Sunday, May 16, 2010

Logic Is a Necessary Part of Discourse

Broadly speaking, it is better to have various points of view on any one issue in the public domain than not, and this op-ed piece by Selig Harrison in the Hankyoreh does nothing to change that.

Nevertheless, it is an uncomfortable read. Inevitably, the most quoted part will be;

I don't know whether North Korea torpedoed the Cheonan, but I wouldn’t be surprised if it did. Lee Myung Bak has invited retaliation by repudiating the commitment to coexistence and eventual confederation enshrined in the two summit declarations negotiated with Kim Dae Jang and Roh Moo Hyun.

It is extraordinary to me that an expert could appear in a national newspaper and assert that playground logic ("If you don't listen to me, I'll break your toy") could possibly be appropriate in the international arena, but there it is.

However, that is in the introductory paragraph, and while I think readers of One Free Korea are perfectly within their rights to be aghast at it, if it were the end of the piece it would be dismissed out of hand. But it is not.

The lead paragraph is just an attention grabber. Let's go deeper into the piece, because that is where the interesting parts lie. Here are the points Mr. Harrison is really trying to make;

- What is needed is a series of explicit statements accepting the two summit declarations as the point of departure for the resumption of the efforts made by his predecessors to improve North-South relations in parallel with denuclearization negotiations.

- Seoul should push the U.S. to pursue bilateral denuclearization negotiations with Pyongyang, a trilateral peace treaty (North Korea, the United States and South Korea) and renewed six-party talks.

On the first, it is fair to say that Lee Myung Bak has violated some of the tenets of the summit declarations in question, but it is also much more to the point to say that North Korea abrogated them first, and abrogated them better. Every single provocation of the past ten years has been a violation of the summit declarations, which are rooted in non-aggression.

These are declarations which were designed to be adhered to in a state of peaceful coexistance. I could draw attention to a number of parts of the agreements, but I'll just leave it at article 3 of the October, 2007 "Declaration on the Advancement of South-North Korean Relations, Peace and Prosperity";

3. The South and the North have agreed to closely work together to put an end to military hostilities, mitigate tensions and guarantee peace on the Korean Peninsula. The South and the North have agreed not to antagonize each other, reduce military tension, and resolve issues in dispute through dialogue and negotiation. The South and the North have agreed to oppose war on the Korean Peninsula and to adhere strictly to their obligation to nonaggression.

To which I simply say; last November, and the Cheonan. Can we now really use these declarations as "points of departure" for a renewed dialogue? Should we simply ignore all these North Korean violations, the deaths of 46 sailors?
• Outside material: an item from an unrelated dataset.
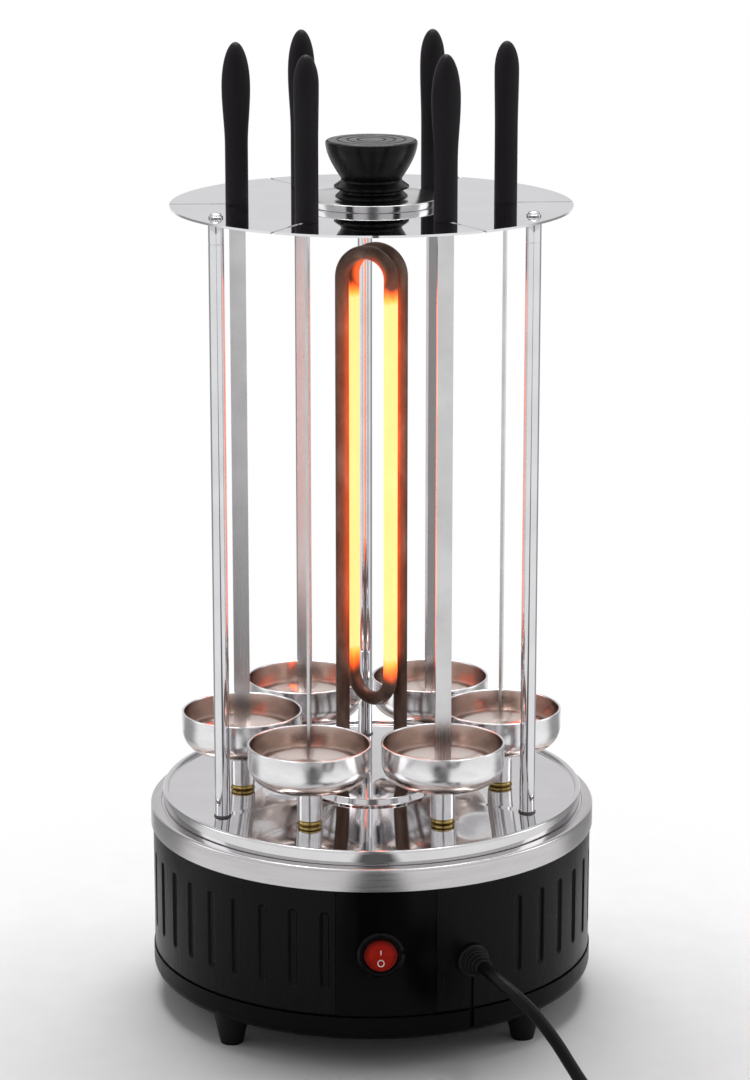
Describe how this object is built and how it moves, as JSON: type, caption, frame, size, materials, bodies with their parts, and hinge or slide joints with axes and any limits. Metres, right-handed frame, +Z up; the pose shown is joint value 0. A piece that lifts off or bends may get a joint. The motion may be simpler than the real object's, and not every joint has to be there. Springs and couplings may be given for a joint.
{
  "type": "electric skewer grill",
  "caption": "Upright table grill with turning skewers over drip bowls round a glowing looped heater, under a mirror plate on posts.",
  "frame": {"origin": "on the floor under the centre of the round base", "axes": "+Z up, -Y towards the front with the switch, +X to the right of a viewer in front"},
  "size_m": [0.2532, 0.4143, 0.5184],
  "materials": {
    "housing": "high gloss black",
    "panel": "high gloss black",
    "cover": "gloss black",
    "feet": "matte black",
    "screws": "zinc plated",
    "ring": "fine brushed",
    "tray": "mirror polished steel",
    "deck": "galvanised sheet",
    "posts": "polished steel",
    "seals": "matte black",
    "plate": "mirror polished steel",
    "knob": "black, turned rings",
    "disc": "polished steel",
    "heater": "brown oxidised, glowing in its middle bars",
    "ceramic": "off-white steatite",
    "bushes": "dark sintered bronze",
    "gears": "natural nylon",
    "pinion": "machined steel",
    "motor": "zinc plated can",
    "bezel": "gloss black",
    "rocker": "translucent red, lit",
    "block": "white polyamide",
    "cutout": "plain",
    "wires": "silicone sleeves",
    "relief": "satin black",
    "cord": "satin black",
    "plug": "satin black",
    "pins": "nickel plated",
    "spindles": "turned brass",
    "bowls": "satin brushed steel",
    "blades": "bright rolled steel",
    "handles": "matte black, heat resistant"
  },
  "bodies": {
    "base": {"base_housing": "housing", "control_panel": "panel", "bottom_cover": "cover", "feet": "feet", "cover_screws": "screws", "trim_ring": "ring", "drip_tray": "tray", "gear_deck": "deck", "deck_screws": "screws", "post_left": "posts", "post_right": "posts", "post_back": "posts", "post_seals": "seals", "post_nuts": "screws", "post_screws": "screws", "top_plate": "plate", "knob": "knob", "knob_disc": "disc", "knob_screw": "screws", "heater_element": "heater", "heater_insulators": "ceramic", "heater_bracket": "deck", "spindle_bushes": "bushes", "motor": "motor", "rocker_bezel": "bezel", "terminal_block": "block", "thermal_cutout": "cutout", "wiring": "wires", "strain_relief": "relief", "cord": "cord", "cord_coil": "cord", "plug": "plug", "plug_pins": "pins"},
    "drive_ring": {"drive_gear": "gears"},
    "pinion": {"motor_pinion": "pinion"},
    "switch_rocker": {"rocker": "rocker"},
    "spindle_body_1": {"spindle_1": "spindles"},
    "bowl_body_1": {"bowl_1": "bowls"},
    "skewer_body_1": {"skewer_blade_1": "blades", "skewer_handle_1": "handles"},
    "spindle_body_2": {"spindle_2": "spindles"},
    "bowl_body_2": {"bowl_2": "bowls"},
    "skewer_body_2": {"skewer_blade_2": "blades", "skewer_handle_2": "handles"},
    "spindle_body_3": {"spindle_3": "spindles"},
    "bowl_body_3": {"bowl_3": "bowls"},
    "skewer_body_3": {"skewer_blade_3": "blades", "skewer_handle_3": "handles"},
    "spindle_body_4": {"spindle_4": "spindles"},
    "bowl_body_4": {"bowl_4": "bowls"},
    "skewer_body_4": {"skewer_blade_4": "blades", "skewer_handle_4": "handles"},
    "spindle_body_5": {"spindle_5": "spindles"},
    "bowl_body_5": {"bowl_5": "bowls"},
    "skewer_body_5": {"skewer_blade_5": "blades", "skewer_handle_5": "handles"},
    "spindle_body_6": {"spindle_6": "spindles"},
    "bowl_body_6": {"bowl_6": "bowls"},
    "skewer_body_6": {"skewer_blade_6": "blades", "skewer_handle_6": "handles"}
  },
  "joints": [
    {"name": "drive_spin", "type": "hinge", "parent": "base", "child": "drive_ring", "pos_m": [0, 0, 0.0944], "axis": [0, 0, 1], "continuous": true},
    {"name": "pinion_spin", "type": "hinge", "parent": "base", "child": "pinion", "pos_m": [0, 0.064, 0.0944], "axis": [0, 0, 1], "continuous": true},
    {"name": "spindle_spin_1", "type": "hinge", "parent": "base", "child": "spindle_body_1", "pos_m": [-0.035, -0.06062, 0.0944], "axis": [0, 0, 1], "continuous": true},
    {"name": "bowl_lift_1", "type": "slide", "parent": "spindle_body_1", "child": "bowl_body_1", "axis": [0, 0, 1], "range_m": [0, 0.025]},
    {"name": "skewer_lift_1", "type": "slide", "parent": "spindle_body_1", "child": "skewer_body_1", "axis": [0, 0, 1], "range_m": [0, 0.05]},
    {"name": "spindle_spin_2", "type": "hinge", "parent": "base", "child": "spindle_body_2", "pos_m": [0.035, -0.06062, 0.0944], "axis": [0, 0, 1], "continuous": true},
    {"name": "bowl_lift_2", "type": "slide", "parent": "spindle_body_2", "child": "bowl_body_2", "axis": [0, 0, 1], "range_m": [0, 0.025]},
    {"name": "skewer_lift_2", "type": "slide", "parent": "spindle_body_2", "child": "skewer_body_2", "axis": [0, 0, 1], "range_m": [0, 0.05]},
    {"name": "spindle_spin_3", "type": "hinge", "parent": "base", "child": "spindle_body_3", "pos_m": [0.07, 0, 0.0944], "axis": [0, 0, 1], "continuous": true},
    {"name": "bowl_lift_3", "type": "slide", "parent": "spindle_body_3", "child": "bowl_body_3", "axis": [0, 0, 1], "range_m": [0, 0.025]},
    {"name": "skewer_lift_3", "type": "slide", "parent": "spindle_body_3", "child": "skewer_body_3", "axis": [0, 0, 1], "range_m": [0, 0.05]},
    {"name": "spindle_spin_4", "type": "hinge", "parent": "base", "child": "spindle_body_4", "pos_m": [0.035, 0.06062, 0.0944], "axis": [0, 0, 1], "continuous": true},
    {"name": "bowl_lift_4", "type": "slide", "parent": "spindle_body_4", "child": "bowl_body_4", "axis": [0, 0, 1], "range_m": [0, 0.025]},
    {"name": "skewer_lift_4", "type": "slide", "parent": "spindle_body_4", "child": "skewer_body_4", "axis": [0, 0, 1], "range_m": [0, 0.05]},
    {"name": "spindle_spin_5", "type": "hinge", "parent": "base", "child": "spindle_body_5", "pos_m": [-0.035, 0.06062, 0.0944], "axis": [0, 0, 1], "continuous": true},
    {"name": "bowl_lift_5", "type": "slide", "parent": "spindle_body_5", "child": "bowl_body_5", "axis": [0, 0, 1], "range_m": [0, 0.025]},
    {"name": "skewer_lift_5", "type": "slide", "parent": "spindle_body_5", "child": "skewer_body_5", "axis": [0, 0, 1], "range_m": [0, 0.05]},
    {"name": "spindle_spin_6", "type": "hinge", "parent": "base", "child": "spindle_body_6", "pos_m": [-0.07, 0, 0.0944], "axis": [0, 0, 1], "continuous": true},
    {"name": "bowl_lift_6", "type": "slide", "parent": "spindle_body_6", "child": "bowl_body_6", "axis": [0, 0, 1], "range_m": [0, 0.025]},
    {"name": "skewer_lift_6", "type": "slide", "parent": "spindle_body_6", "child": "skewer_body_6", "axis": [0, 0, 1], "range_m": [0, 0.05]},
    {"name": "rocker_tilt", "type": "hinge", "parent": "base", "child": "switch_rocker", "pos_m": [0, -0.1184, 0.0639], "axis": [1, 0, 0], "range_deg": [0, 16]}
  ],
  "couplings": [
    {"joint": "pinion_spin", "follows": "drive_spin", "ratio": -4.3333},
    {"joint": "spindle_spin_1", "follows": "drive_spin", "ratio": -2.8889},
    {"joint": "spindle_spin_2", "follows": "drive_spin", "ratio": -2.8889},
    {"joint": "spindle_spin_3", "follows": "drive_spin", "ratio": -2.8889},
    {"joint": "spindle_spin_4", "follows": "drive_spin", "ratio": -2.8889},
    {"joint": "spindle_spin_5", "follows": "drive_spin", "ratio": -2.8889},
    {"joint": "spindle_spin_6", "follows": "drive_spin", "ratio": -2.8889}
  ]
}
On the second point, the U.S. was not in need of any pushing to revive the Six-Party Talks, at least not until Pyongyang put a torpedo in a passing vessel one Friday evening in March. Yes, the U.S. was and is reluctant to engage in bilateral dialogue with the North, but that was and remains because the North Koreans manufactured a rationale to desert the Six-Party Talks, and talking to them would certainly represent rewarding that bad behavior. To then come out and say that a military vessel was torpedoed in peacetime (yes it is, let's not go down that road) because the U.S. refused to talk to the regime in Pyongyang (which is not true, anyway) so we should talk to them now (reinforcing the apparent belief that bad behavior is destined to be rewarded) is broadly insupportable.

I think the claim that North Korea developed its nuclear weapons out of fear of the U.S. carried weight in the beginning, but the fact is that the Obama administration went out of its way to present an open door to North Korea, which Pyongyang promptly slammed shut.

The reality is that North Korea now is so weak that it is fearful of everyone around it, and no amount of talking will change that. We have reached an impasse, and the only thing that will change it is for North Korea to enter civilized international society.

Which does not necessarily mean reunification. I do not actually believe that "reform and opening," as the Korean press is incapable of not calling it, will necessarily destroy the North Korean regime, although it will put its internal contradictions under improbable strain. All I know is that a measure of economic liberalization is the only path North Korea has left, and if the successor has half the statecraft of his father, he had better put it to good use and make that happen. Because the clock is ticking in a big way.